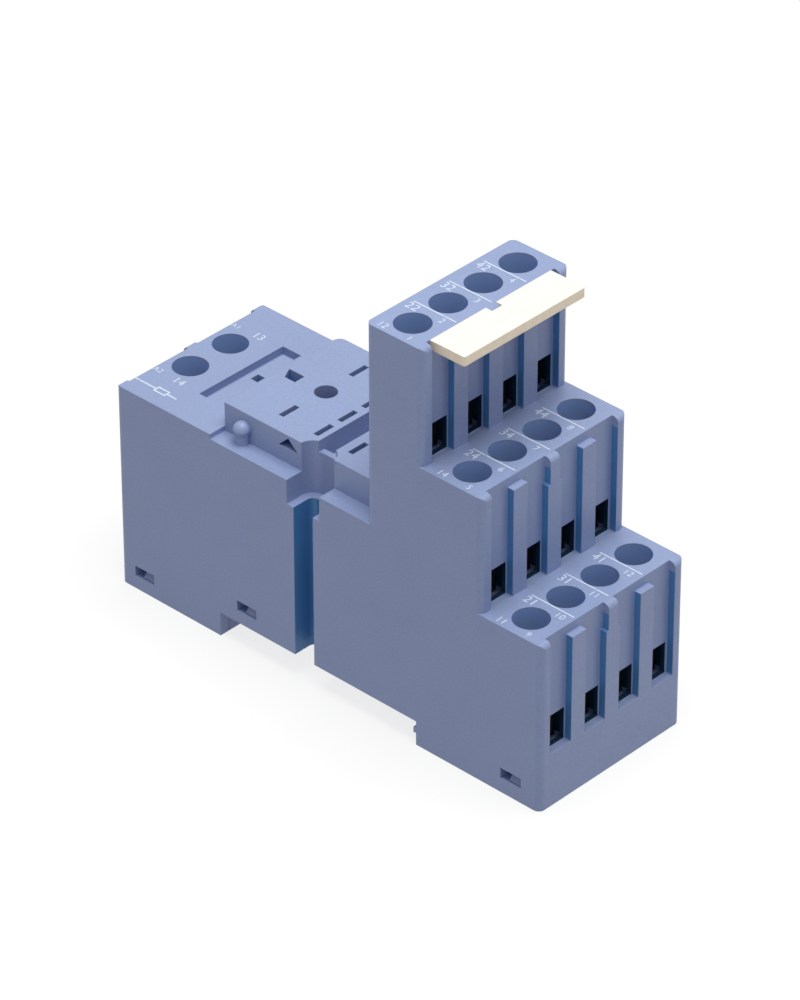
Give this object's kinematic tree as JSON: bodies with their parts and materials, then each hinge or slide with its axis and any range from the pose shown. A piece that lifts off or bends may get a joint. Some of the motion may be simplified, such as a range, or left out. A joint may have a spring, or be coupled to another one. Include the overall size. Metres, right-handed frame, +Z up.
{
  "type": "relay socket",
  "caption": "Plug-in relay socket with stepped rising-cage screw terminals, coil terminals at the low end, marker plate and spring-loaded rail latch.",
  "frame": {"origin": "centre of the footprint, on the face that sits against a panel", "axes": "+X from the coil block to the stepped end, +Z up out of the panel, +Y across, away from the side that the picture shows"},
  "size_m": [0.0766, 0.0274, 0.0617],
  "materials": {
    "housing_plastic": "satin, moulded, blue-grey",
    "cover_plastic": "satin, moulded, blue-grey",
    "marker_plastic": "satin white",
    "latch_plastic": "matt black",
    "spring_steel": "flat spring steel",
    "screw_steel": "zinc plated",
    "cage_steel": "zinc plated",
    "strip_brass": "bright"
  },
  "bodies": {
    "socket": {"housing": "housing_plastic", "base_cover": "cover_plastic", "marker_plate": "marker_plastic", "latch_spring": "spring_steel", "contact_strip_1_1": "strip_brass", "contact_strip_1_2": "strip_brass", "contact_strip_1_3": "strip_brass", "contact_strip_1_4": "strip_brass", "contact_strip_2_1": "strip_brass", "contact_strip_2_2": "strip_brass", "contact_strip_2_3": "strip_brass", "contact_strip_2_4": "strip_brass", "contact_strip_3_1": "strip_brass", "contact_strip_3_2": "strip_brass", "contact_strip_3_3": "strip_brass", "contact_strip_3_4": "strip_brass", "contact_strip_coil_1": "strip_brass", "contact_strip_coil_2": "strip_brass"},
    "latch": {"rail_latch": "latch_plastic"},
    "screw_1_1": {"terminal_screw_1_1": "screw_steel"},
    "cage_1_1": {"clamp_cage_1_1": "cage_steel"},
    "screw_1_2": {"terminal_screw_1_2": "screw_steel"},
    "cage_1_2": {"clamp_cage_1_2": "cage_steel"},
    "screw_1_3": {"terminal_screw_1_3": "screw_steel"},
    "cage_1_3": {"clamp_cage_1_3": "cage_steel"},
    "screw_1_4": {"terminal_screw_1_4": "screw_steel"},
    "cage_1_4": {"clamp_cage_1_4": "cage_steel"},
    "screw_2_1": {"terminal_screw_2_1": "screw_steel"},
    "cage_2_1": {"clamp_cage_2_1": "cage_steel"},
    "screw_2_2": {"terminal_screw_2_2": "screw_steel"},
    "cage_2_2": {"clamp_cage_2_2": "cage_steel"},
    "screw_2_3": {"terminal_screw_2_3": "screw_steel"},
    "cage_2_3": {"clamp_cage_2_3": "cage_steel"},
    "screw_2_4": {"terminal_screw_2_4": "screw_steel"},
    "cage_2_4": {"clamp_cage_2_4": "cage_steel"},
    "screw_3_1": {"terminal_screw_3_1": "screw_steel"},
    "cage_3_1": {"clamp_cage_3_1": "cage_steel"},
    "screw_3_2": {"terminal_screw_3_2": "screw_steel"},
    "cage_3_2": {"clamp_cage_3_2": "cage_steel"},
    "screw_3_3": {"terminal_screw_3_3": "screw_steel"},
    "cage_3_3": {"clamp_cage_3_3": "cage_steel"},
    "screw_3_4": {"terminal_screw_3_4": "screw_steel"},
    "cage_3_4": {"clamp_cage_3_4": "cage_steel"},
    "screw_coil_1": {"terminal_screw_coil_1": "screw_steel"},
    "cage_coil_1": {"clamp_cage_coil_1": "cage_steel"},
    "screw_coil_2": {"terminal_screw_coil_2": "screw_steel"},
    "cage_coil_2": {"clamp_cage_coil_2": "cage_steel"}
  },
  "joints": [
    {"name": "latch_slide", "type": "slide", "parent": "socket", "child": "latch", "axis": [-1, 0, 0], "range_m": [0, 0.0013], "stiffness_N_per_m": 300, "springref_m": -0.005, "deforming": ["latch_spring"]},
    {"name": "screw_turn_1_1", "type": "hinge", "parent": "socket", "child": "screw_1_1", "pos_m": [0.03295, -0.00983, 0.01915], "axis": [0, 0, -1], "range_deg": [0, 2520]},
    {"name": "cage_lift_1_1", "type": "slide", "parent": "socket", "child": "cage_1_1", "axis": [0, 0, 1], "range_m": [0, 0.0035]},
    {"name": "screw_turn_1_2", "type": "hinge", "parent": "socket", "child": "screw_1_2", "pos_m": [0.03295, -0.00328, 0.01915], "axis": [0, 0, -1], "range_deg": [0, 2520]},
    {"name": "cage_lift_1_2", "type": "slide", "parent": "socket", "child": "cage_1_2", "axis": [0, 0, 1], "range_m": [0, 0.0035]},
    {"name": "screw_turn_1_3", "type": "hinge", "parent": "socket", "child": "screw_1_3", "pos_m": [0.03295, 0.00328, 0.01915], "axis": [0, 0, -1], "range_deg": [0, 2520]},
    {"name": "cage_lift_1_3", "type": "slide", "parent": "socket", "child": "cage_1_3", "axis": [0, 0, 1], "range_m": [0, 0.0035]},
    {"name": "screw_turn_1_4", "type": "hinge", "parent": "socket", "child": "screw_1_4", "pos_m": [0.03295, 0.00983, 0.01915], "axis": [0, 0, -1], "range_deg": [0, 2520]},
    {"name": "cage_lift_1_4", "type": "slide", "parent": "socket", "child": "cage_1_4", "axis": [0, 0, 1], "range_m": [0, 0.0035]},
    {"name": "screw_turn_2_1", "type": "hinge", "parent": "socket", "child": "screw_2_1", "pos_m": [0.02262, -0.00983, 0.0369], "axis": [0, 0, -1], "range_deg": [0, 2520]},
    {"name": "cage_lift_2_1", "type": "slide", "parent": "socket", "child": "cage_2_1", "axis": [0, 0, 1], "range_m": [0, 0.0035]},
    {"name": "screw_turn_2_2", "type": "hinge", "parent": "socket", "child": "screw_2_2", "pos_m": [0.02262, -0.00328, 0.0369], "axis": [0, 0, -1], "range_deg": [0, 2520]},
    {"name": "cage_lift_2_2", "type": "slide", "parent": "socket", "child": "cage_2_2", "axis": [0, 0, 1], "range_m": [0, 0.0035]},
    {"name": "screw_turn_2_3", "type": "hinge", "parent": "socket", "child": "screw_2_3", "pos_m": [0.02262, 0.00328, 0.0369], "axis": [0, 0, -1], "range_deg": [0, 2520]},
    {"name": "cage_lift_2_3", "type": "slide", "parent": "socket", "child": "cage_2_3", "axis": [0, 0, 1], "range_m": [0, 0.0035]},
    {"name": "screw_turn_2_4", "type": "hinge", "parent": "socket", "child": "screw_2_4", "pos_m": [0.02262, 0.00983, 0.0369], "axis": [0, 0, -1], "range_deg": [0, 2520]},
    {"name": "cage_lift_2_4", "type": "slide", "parent": "socket", "child": "cage_2_4", "axis": [0, 0, 1], "range_m": [0, 0.0035]},
    {"name": "screw_turn_3_1", "type": "hinge", "parent": "socket", "child": "screw_3_1", "pos_m": [0.01229, -0.00983, 0.05465], "axis": [0, 0, -1], "range_deg": [0, 2520]},
    {"name": "cage_lift_3_1", "type": "slide", "parent": "socket", "child": "cage_3_1", "axis": [0, 0, 1], "range_m": [0, 0.0035]},
    {"name": "screw_turn_3_2", "type": "hinge", "parent": "socket", "child": "screw_3_2", "pos_m": [0.01229, -0.00328, 0.05465], "axis": [0, 0, -1], "range_deg": [0, 2520]},
    {"name": "cage_lift_3_2", "type": "slide", "parent": "socket", "child": "cage_3_2", "axis": [0, 0, 1], "range_m": [0, 0.0035]},
    {"name": "screw_turn_3_3", "type": "hinge", "parent": "socket", "child": "screw_3_3", "pos_m": [0.01229, 0.00328, 0.05465], "axis": [0, 0, -1], "range_deg": [0, 2520]},
    {"name": "cage_lift_3_3", "type": "slide", "parent": "socket", "child": "cage_3_3", "axis": [0, 0, 1], "range_m": [0, 0.0035]},
    {"name": "screw_turn_3_4", "type": "hinge", "parent": "socket", "child": "screw_3_4", "pos_m": [0.01229, 0.00983, 0.05465], "axis": [0, 0, -1], "range_deg": [0, 2520]},
    {"name": "cage_lift_3_4", "type": "slide", "parent": "socket", "child": "cage_3_4", "axis": [0, 0, 1], "range_m": [0, 0.0035]},
    {"name": "screw_turn_coil_1", "type": "hinge", "parent": "socket", "child": "screw_coil_1", "pos_m": [-0.0341, -0.0038, 0.0248], "axis": [0, 0, -1], "range_deg": [0, 2520]},
    {"name": "cage_lift_coil_1", "type": "slide", "parent": "socket", "child": "cage_coil_1", "axis": [0, 0, 1], "range_m": [0, 0.0035]},
    {"name": "screw_turn_coil_2", "type": "hinge", "parent": "socket", "child": "screw_coil_2", "pos_m": [-0.0341, 0.0038, 0.0248], "axis": [0, 0, -1], "range_deg": [0, 2520]},
    {"name": "cage_lift_coil_2", "type": "slide", "parent": "socket", "child": "cage_coil_2", "axis": [0, 0, 1], "range_m": [0, 0.0035]}
  ],
  "couplings": [
    {"joint": "screw_turn_1_1", "follows": "cage_lift_1_1", "rad_per_m": 12566},
    {"joint": "screw_turn_1_2", "follows": "cage_lift_1_2", "rad_per_m": 12566},
    {"joint": "screw_turn_1_3", "follows": "cage_lift_1_3", "rad_per_m": 12566},
    {"joint": "screw_turn_1_4", "follows": "cage_lift_1_4", "rad_per_m": 12566},
    {"joint": "screw_turn_2_1", "follows": "cage_lift_2_1", "rad_per_m": 12566},
    {"joint": "screw_turn_2_2", "follows": "cage_lift_2_2", "rad_per_m": 12566},
    {"joint": "screw_turn_2_3", "follows": "cage_lift_2_3", "rad_per_m": 12566},
    {"joint": "screw_turn_2_4", "follows": "cage_lift_2_4", "rad_per_m": 12566},
    {"joint": "screw_turn_3_1", "follows": "cage_lift_3_1", "rad_per_m": 12566},
    {"joint": "screw_turn_3_2", "follows": "cage_lift_3_2", "rad_per_m": 12566},
    {"joint": "screw_turn_3_3", "follows": "cage_lift_3_3", "rad_per_m": 12566},
    {"joint": "screw_turn_3_4", "follows": "cage_lift_3_4", "rad_per_m": 12566},
    {"joint": "screw_turn_coil_1", "follows": "cage_lift_coil_1", "rad_per_m": 12566},
    {"joint": "screw_turn_coil_2", "follows": "cage_lift_coil_2", "rad_per_m": 12566}
  ]
}
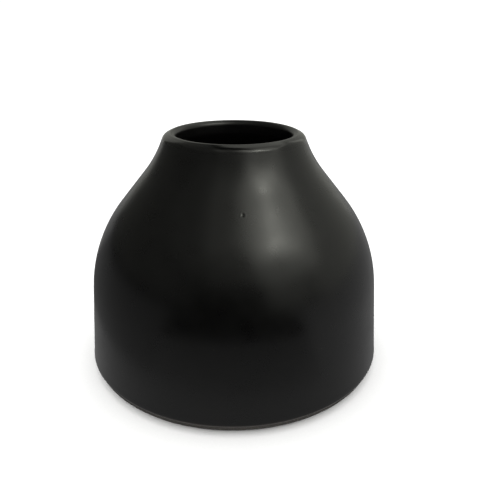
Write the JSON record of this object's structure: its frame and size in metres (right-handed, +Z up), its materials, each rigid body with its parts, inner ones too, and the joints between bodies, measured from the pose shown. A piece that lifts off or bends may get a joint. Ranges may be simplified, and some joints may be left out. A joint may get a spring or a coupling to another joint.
{
  "type": "empty candle jar",
  "caption": "Low stoneware candle jar: flared round wall, domed shoulder, short waisted neck, narrow rolled mouth, satin black glaze outside and gloss black inside.",
  "frame": {"origin": "centre of the foot ring, on the surface that the jar stands on", "axes": "+Z up along the jar's axis of revolution, out of the mouth; +Y away from the front; +X to the right"},
  "size_m": [0.1044, 0.1044, 0.0815],
  "materials": {
    "bare_stoneware": "matt, fired dark clay",
    "satin_glaze": "satin-matt black",
    "liner_glaze": "gloss black"
  },
  "bodies": {
    "root": {"stoneware_body": "bare_stoneware", "outer_glaze": "satin_glaze", "liner_glaze": "liner_glaze", "base_glaze": "satin_glaze"}
  },
  "joints": []
}
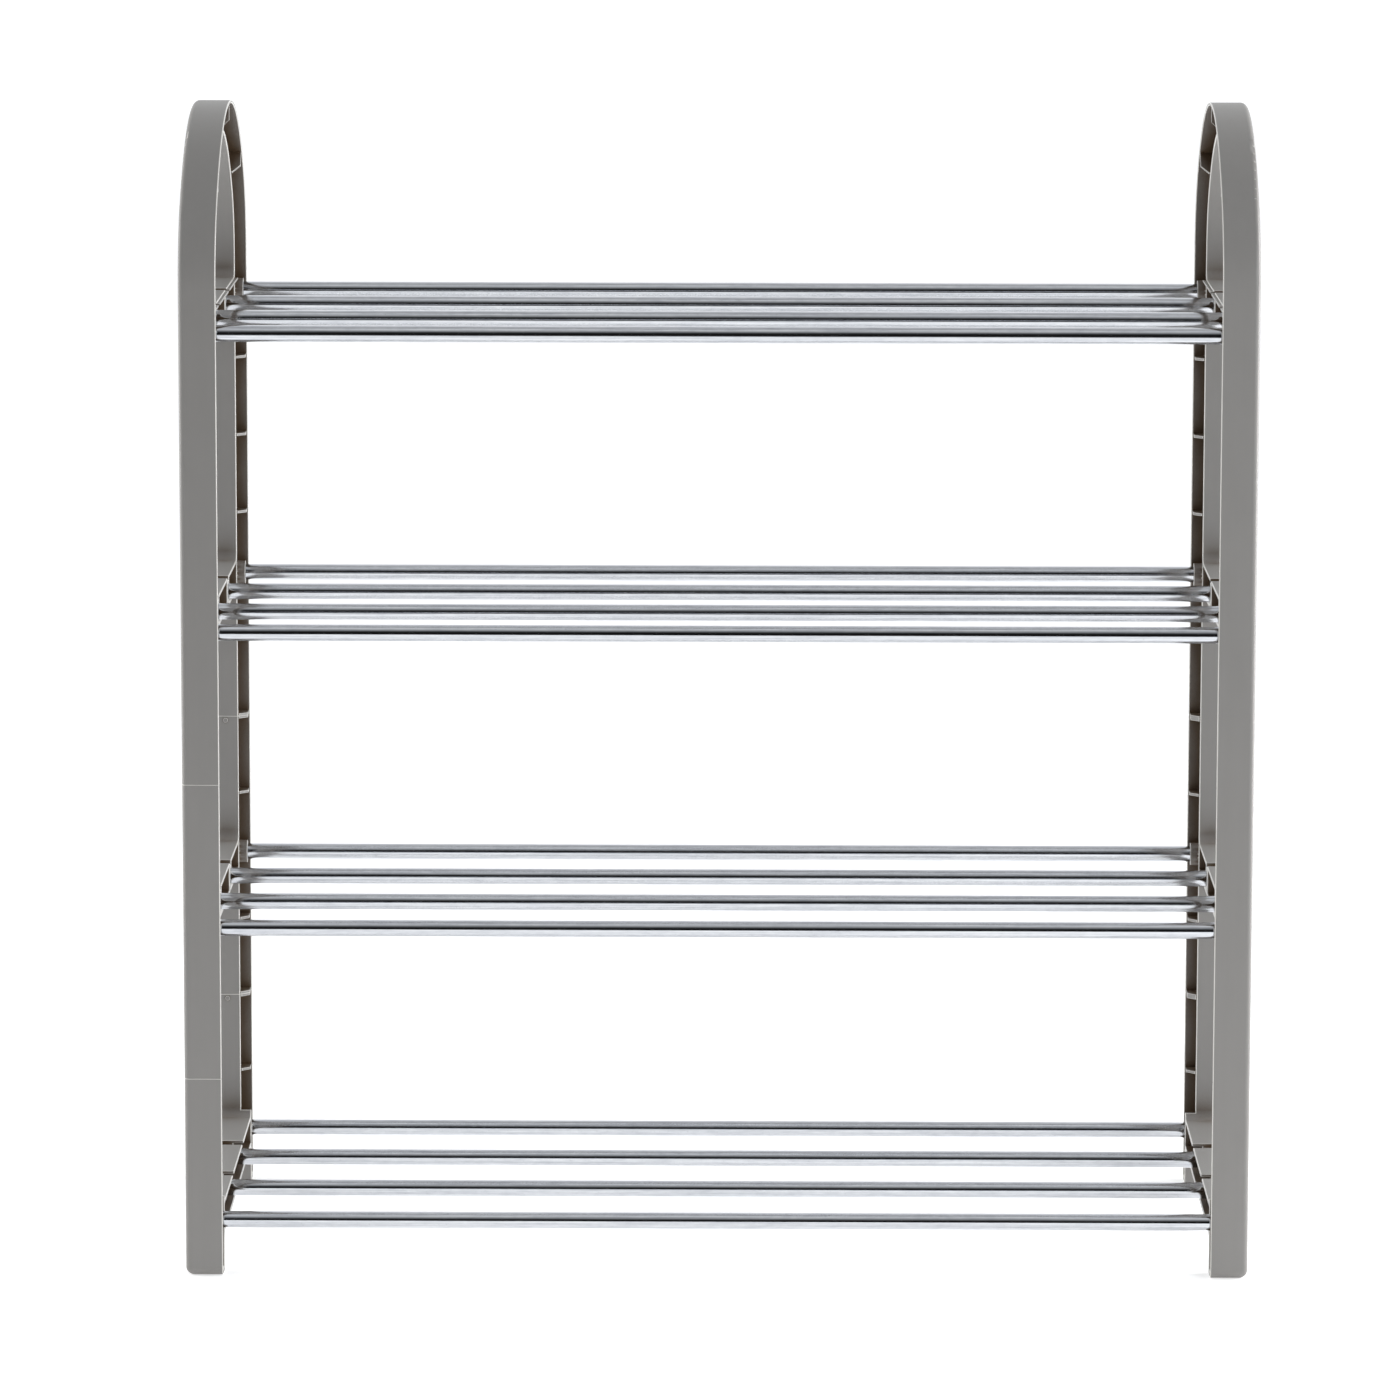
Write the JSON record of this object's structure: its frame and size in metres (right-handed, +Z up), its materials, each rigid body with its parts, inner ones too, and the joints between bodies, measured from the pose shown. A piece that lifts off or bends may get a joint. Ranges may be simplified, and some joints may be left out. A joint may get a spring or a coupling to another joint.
{
  "type": "shoe rack",
  "caption": "Free-standing tiered shoe rack: moulded plastic end frames with half-round arch tops, joined by plain plated-steel tubes that form the shelves.",
  "frame": {"origin": "on the floor, under the middle of the rack", "axes": "+X along the tubes towards the right end frame, +Y from the front to the back, +Z up"},
  "size_m": [0.64, 0.28, 0.698],
  "materials": {
    "frame_plastic": "satin moulded, warm grey",
    "tube_steel": "bright plated, drawn along the tube"
  },
  "bodies": {
    "root": {"left_base_frame": "frame_plastic", "left_middle_frame": "frame_plastic", "left_arch_frame": "frame_plastic", "right_base_frame": "frame_plastic", "right_middle_frame": "frame_plastic", "right_arch_frame": "frame_plastic", "bottom_front_tube": "tube_steel", "bottom_mid_front_tube": "tube_steel", "bottom_mid_rear_tube": "tube_steel", "bottom_rear_tube": "tube_steel", "lower_front_tube": "tube_steel", "lower_mid_front_tube": "tube_steel", "lower_mid_rear_tube": "tube_steel", "lower_rear_tube": "tube_steel", "upper_front_tube": "tube_steel", "upper_mid_front_tube": "tube_steel", "upper_mid_rear_tube": "tube_steel", "upper_rear_tube": "tube_steel", "top_front_tube": "tube_steel", "top_mid_front_tube": "tube_steel", "top_mid_rear_tube": "tube_steel", "top_rear_tube": "tube_steel"}
  },
  "joints": []
}
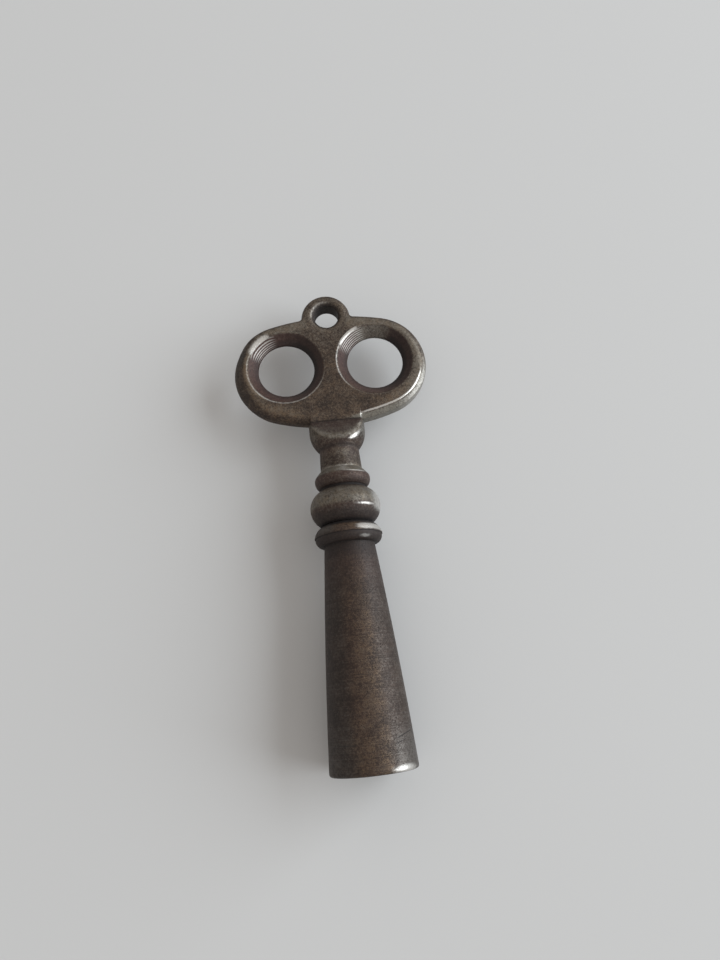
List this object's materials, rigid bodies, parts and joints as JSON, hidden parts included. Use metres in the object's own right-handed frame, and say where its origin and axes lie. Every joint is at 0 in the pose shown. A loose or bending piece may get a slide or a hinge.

__Description of the task__. Each line holding the word "piece" counts once; report the total and nothing else.

__Finished answer__. 4